The PAC and the control of expenditure

At the outset it is important to recognise some of the constitutional aspects of Parliament’s role that set the context for the PAC. It is remarkable how little the United Kingdom Parliament is able to overview financial and budgetary matters. The formal constitutional position is that only the Government has priority over public finance. The primacy of government control is evidenced in standing Orders of the House of Commons numbers 46 and 47 that provide the Crown with the initiative and sole responsibility for expenditure. Private members, including the Opposition, are unable to propose increased charges on public funds or initiate legislation involving expenditure out of public funds without a financial resolution. An Appropriation Act satisfies the requirement of statutory authority through the supply procedure of the House of Commons on an annual basis by means of the Consolidated Fund Acts and by an Appropriation Act. The revenue side is largely undertaken though the Inland Revenue, Customs and Excise, and as part of the Budget and Public Finance Directorate of the Treasury[7].

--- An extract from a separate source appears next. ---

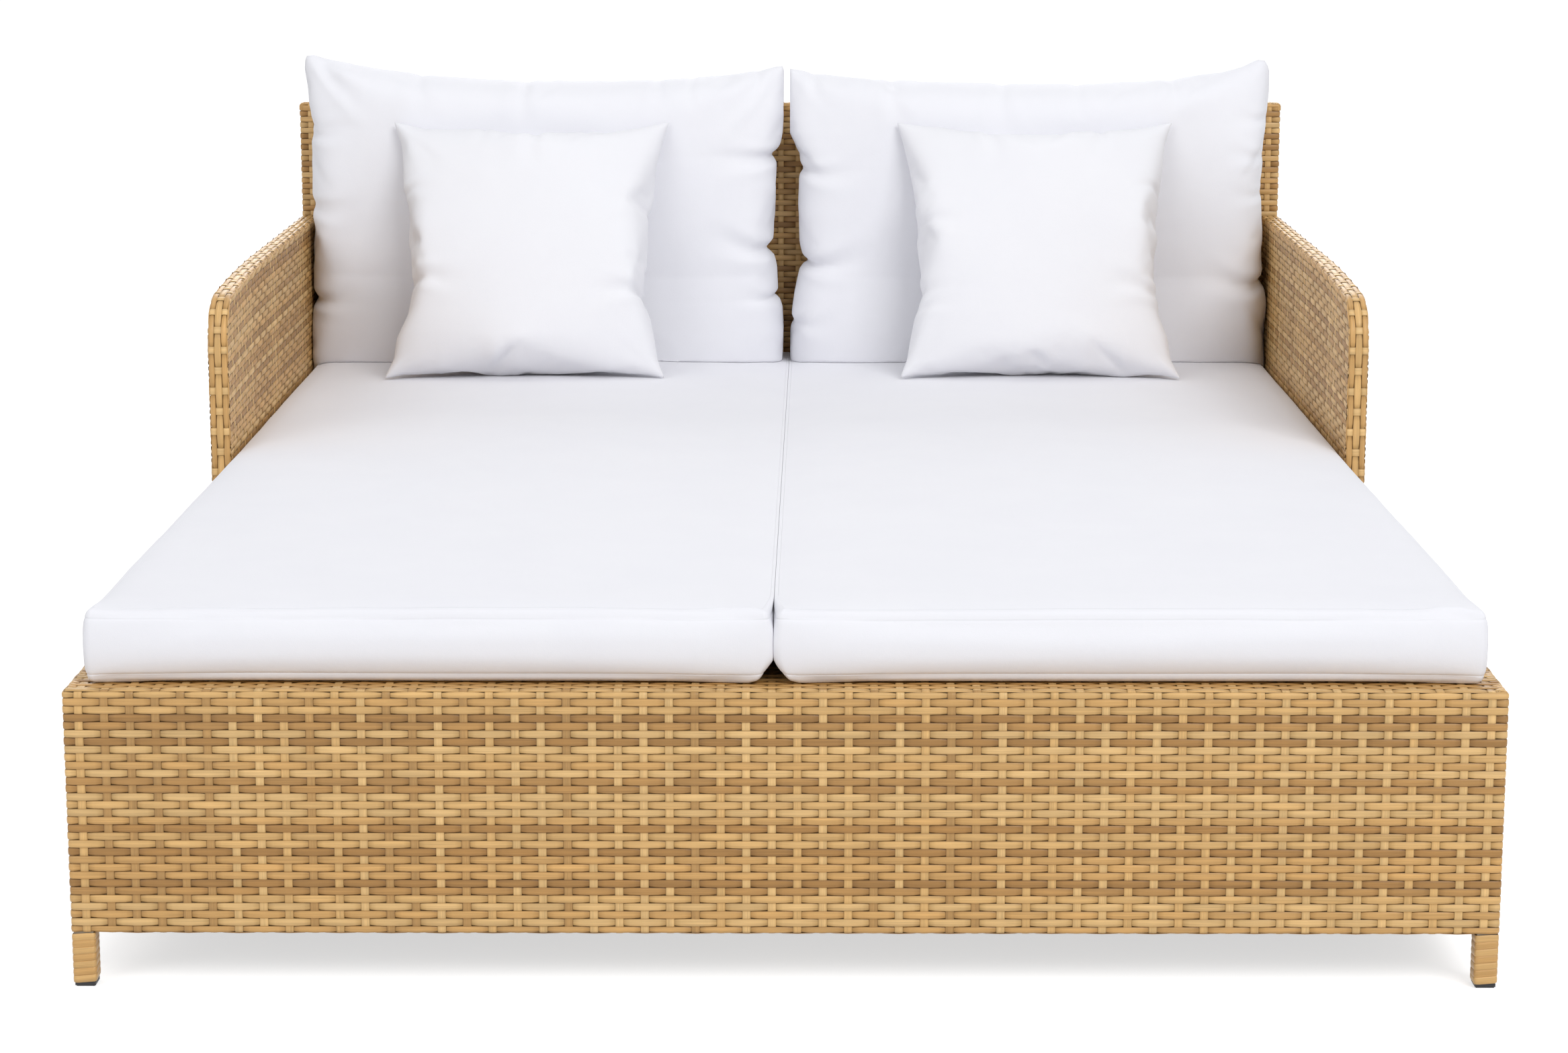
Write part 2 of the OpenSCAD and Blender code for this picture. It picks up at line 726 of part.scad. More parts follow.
function back_sheet(side, front) =
    [for (row = back_rows())
        [for (s = edge_close_shares(back_cells_across))
            let (
                t = row[0],
                x = side * back_mid_x + back_half(t) * s,
                z = back_foot(side, x) * (1 - t) + back_top(s) * t + row[1],
                out = max(seam_half, back_swell(s, t) - row[2])
            )
            [x, front ? back_seam_y(t) - out : min(seat_back, back_seam_y(t) + out), z]]];
module back_cushion(side) {
    color(white_colour) padded(back_sheet(side, true), back_sheet(side, false));
}

// Front of a back cushion at a place, found by following its outline in a few rounds.
far = base_d;
function back_front(side, x, z, t = 0.5, rounds = 4) =
    let (
        s = (x - side * back_mid_x) / back_half(t),
        z0 = back_foot(side, x),
        up = (z - z0) / (back_top(max(-1, min(1, s))) - z0)
    )
    rounds > 0 ? back_front(side, x, z, max(0, min(1, up)), rounds - 1)
        : abs(s) > 1 || up > 1 ? far
        : back_seam_y(t) - back_swell(s, t);

// Throw pillows. Each stands on the seat's crown and leans back until it meets its back cushion.
pillow_cells = 12;
pillow_power = 0.5;
function pillow_at(side) = side < 0 ? -pillow_left_x : pillow_right_x;
function pillow_sheet(side, front) =
    [for (b = edge_close_shares(pillow_cells))
        [for (a = edge_close_shares(pillow_cells))
            let (
                u = (pillow_w / 2 - pillow_draw * (1 - b * b)) * a,
                v = (pillow_w / 2 - pillow_draw * (1 - a * a)) * b,
                swell = pillow_t / 2 * pow(max(0, (1 - a * a) * (1 - b * b)), pillow_power),
                n = (front ? -1 : 1) * max(seam_half, swell)
            )
            [
                pillow_at(side) + u,
                v * sin(pillow_lean) + n * cos(pillow_lean),
                v * cos(pillow_lean) - n * sin(pillow_lean)
            ]]];
function pillow_rise(side) = soft_gap + seat_z + seat_h + seat_crown
    - min([for (front = [true, false]) for (p = joined(pillow_sheet(side, front))) p[2]]);
function pillow_reach(side, rise) = -pillow_gap + min([
    for (p = joined(pillow_sheet(side, false))) back_front(side, p[0], p[2] + rise) - p[1]]);
module throw_pillow(side) {
    rise = pillow_rise(side);
    color(white_colour) translate([0, pillow_reach(side, rise), rise])
        padded(pillow_sheet(side, true), pillow_sheet(side, false));
}

leg(-1, -1);  // leg_front_left
leg(1, -1);  // leg_front_right
leg(-1, 1);  // leg_rear_left
leg(1, 1);  // leg_rear_right
foot(-1, -1);  // foot_front_left
foot(1, -1);  // foot_front_right
foot(-1, 1);  // foot_rear_left
foot(1, 1);  // foot_rear_right
leg_wrap(-1, -1);  // leg_wrap_front_left
leg_wrap(1, -1);  // leg_wrap_front_right
leg_wrap(-1, 1);  // leg_wrap_rear_left
leg_wrap(1, 1);  // leg_wrap_rear_right
top_rail_across(-1);  // top_rail_front
top_rail_across(1);  // top_rail_rear
top_rail_along(-1);  // top_rail_left
top_rail_along(1);  // top_rail_right
rail_across(-1, low_rail_z);  // bottom_rail_front
rail_across(1, low_rail_z);  // bottom_rail_rear
rail_along(-1, low_rail_z);  // bottom_rail_left
rail_along(1, low_rail_z);  // bottom_rail_right
centre_beam(rail_top - tube);  // centre_beam_top
centre_beam(low_rail_z);  // centre_beam_bottom
base_stiles();
deck_slats();
apron_across(-1);  // apron_front
apron_across(1);  // apron_rear
apron_along(-1);  // apron_left
apron_along(1);  // apron_right
deck_weave();
arm_hoop(-1);  // arm_hoop_left
arm_hoop(1);  // arm_hoop_right
arm_bottom_rail(-1);  // arm_bottom_rail_left
arm_bottom_rail(1);  // arm_bottom_rail_right
arm_stiles(-1);  // arm_stiles_left
arm_stiles(1);  // arm_stiles_right
arm_outer_weave(-1);  // arm_outer_weave_left
arm_outer_weave(1);  // arm_outer_weave_right
arm_inner_weave(-1);  // arm_inner_weave_left
arm_inner_weave(1);  // arm_inner_weave_right
arm_edge(-1);  // arm_edge_left
arm_edge(1);  // arm_edge_right
back_hoop();
back_bottom_rail();
back_stiles();
back_front_weave();
back_rear_weave();
back_edge();
arm_bolts();
back_bolts();
threaded_inserts();
seat_cushion(-1);  // seat_cushion_left
seat_cushion(1);  // seat_cushion_right
back_cushion(-1);  // back_cushion_left
back_cushion(1);  // back_cushion_right
throw_pillow(-1);  // throw_pillow_left
throw_pillow(1);  // throw_pillow_right
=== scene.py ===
import math

import bpy
import numpy as np
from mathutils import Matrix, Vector
from mathutils.bvhtree import BVHTree


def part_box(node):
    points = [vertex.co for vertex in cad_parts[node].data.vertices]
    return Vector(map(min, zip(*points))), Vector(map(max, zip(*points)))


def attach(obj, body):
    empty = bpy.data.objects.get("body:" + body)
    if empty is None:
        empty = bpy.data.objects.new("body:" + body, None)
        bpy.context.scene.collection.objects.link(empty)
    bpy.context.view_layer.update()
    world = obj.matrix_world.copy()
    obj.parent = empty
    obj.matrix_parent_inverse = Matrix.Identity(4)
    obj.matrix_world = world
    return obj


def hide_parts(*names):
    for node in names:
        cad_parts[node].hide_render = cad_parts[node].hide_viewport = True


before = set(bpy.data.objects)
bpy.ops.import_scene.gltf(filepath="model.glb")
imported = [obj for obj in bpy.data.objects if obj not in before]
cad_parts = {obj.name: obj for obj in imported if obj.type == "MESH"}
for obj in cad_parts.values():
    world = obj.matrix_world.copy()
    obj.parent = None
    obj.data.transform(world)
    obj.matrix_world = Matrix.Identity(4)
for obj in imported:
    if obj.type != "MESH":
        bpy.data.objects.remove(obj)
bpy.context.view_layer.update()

rng = np.random.default_rng(7)

# Sizes, in metres.
HALF_W, HALF_D = 0.8, 1.0
RIM, CLEAR = 0.343, 0.062
PANEL = 0.0288
RIB, RIB_PITCH = 0.0096, 0.0284
ROW = 0.00906
# The first stake's distance from a corner.
FRONT_MARGIN, SIDE_MARGIN, ARM_MARGIN = 0.0187, 0.026, 0.019
ARM_Y, ARM_H, ARM_R, DROOP, DROOP_LEN = 0.020, 0.311, 0.066, 0.016, 0.400
ARM_LEN = HALF_D - PANEL - ARM_Y
BACK_H = 0.494
BACK_R = 0.006
SIDES = ((-1, "left"), (1, "right"))

# Strand colours, linear.
LIGHT = (0.675, 0.438, 0.186)
PALE = (0.630, 0.388, 0.150)
MID = (0.580, 0.336, 0.119)
DARK = (0.455, 0.248, 0.080)
DARKEST = (0.375, 0.196, 0.058)
DULL = (0.440, 0.252, 0.088)
# Painted shade: the dark of the hollow behind a weave, given to the sheets put there.
SHADE_BEHIND = (0.105, 0.060, 0.028)
# How strongly red, green and blue fade where less light reaches a strand.
FADE = np.array([0.85, 1.0, 1.4])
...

The supply procedures required to enable the House of Commons to vote supply and provide the government with funds from the Consolidated Fund, appear technical and formal. Little substantial scrutiny is involved in such procedures. Lord Sharman’s Report, Holding to Account: The Review of Audit and Accountability for Central Government (2001) argued that public money should receive greater scrutiny than private money and advocated a broader definition of public money. He also noted that the PAC was often criticized for failing to encourage innovation and risk taking. However, there were no specific examples that illustrated this criticism. This leaves the suspicion that the PAC may have become over complacent in its role.

The PAC is illustrative of the organic and institutional features of the unwritten and un-codified United Kingdom Constitution. Its constitutional function of monitoring the financial resources and expenditure of government provides a link between financial accountability and political control. A key feature is that the PAC supported by the NAO, acts alongside the Treasury as a means of securing effective and economical public spending. The Treasury, as a government department has a pivotal function in creating financial policy, ensuring that it is implemented and alongside the PAC and the NAO in seeking to ensure that departmental spending is in keeping with the evaluation of good value. The PAC provides the link to Parliamentary scrutiny that enables the House of Commons to oversee government spending as well as to check that Parliamentary authorization is appropriate. Reliance on the PAC and the Treasury allows the government of the day the means to monitor the effectiveness of its spending plans and the achievement of its financial objectives. The PAC acts as a constitutional watchdog while seemingly dependant on Treasury scrutiny at a time when Treasury scrutiny has itself become dependant on adopting all the financial controls of audit and appraisal, input targets and output measurement within its own rules of annual financial planning. As Treasury controls have become more robust and intended to create more effective evaluations of public expenditure, the question posed is whether the PAC is able to maintain an effective role?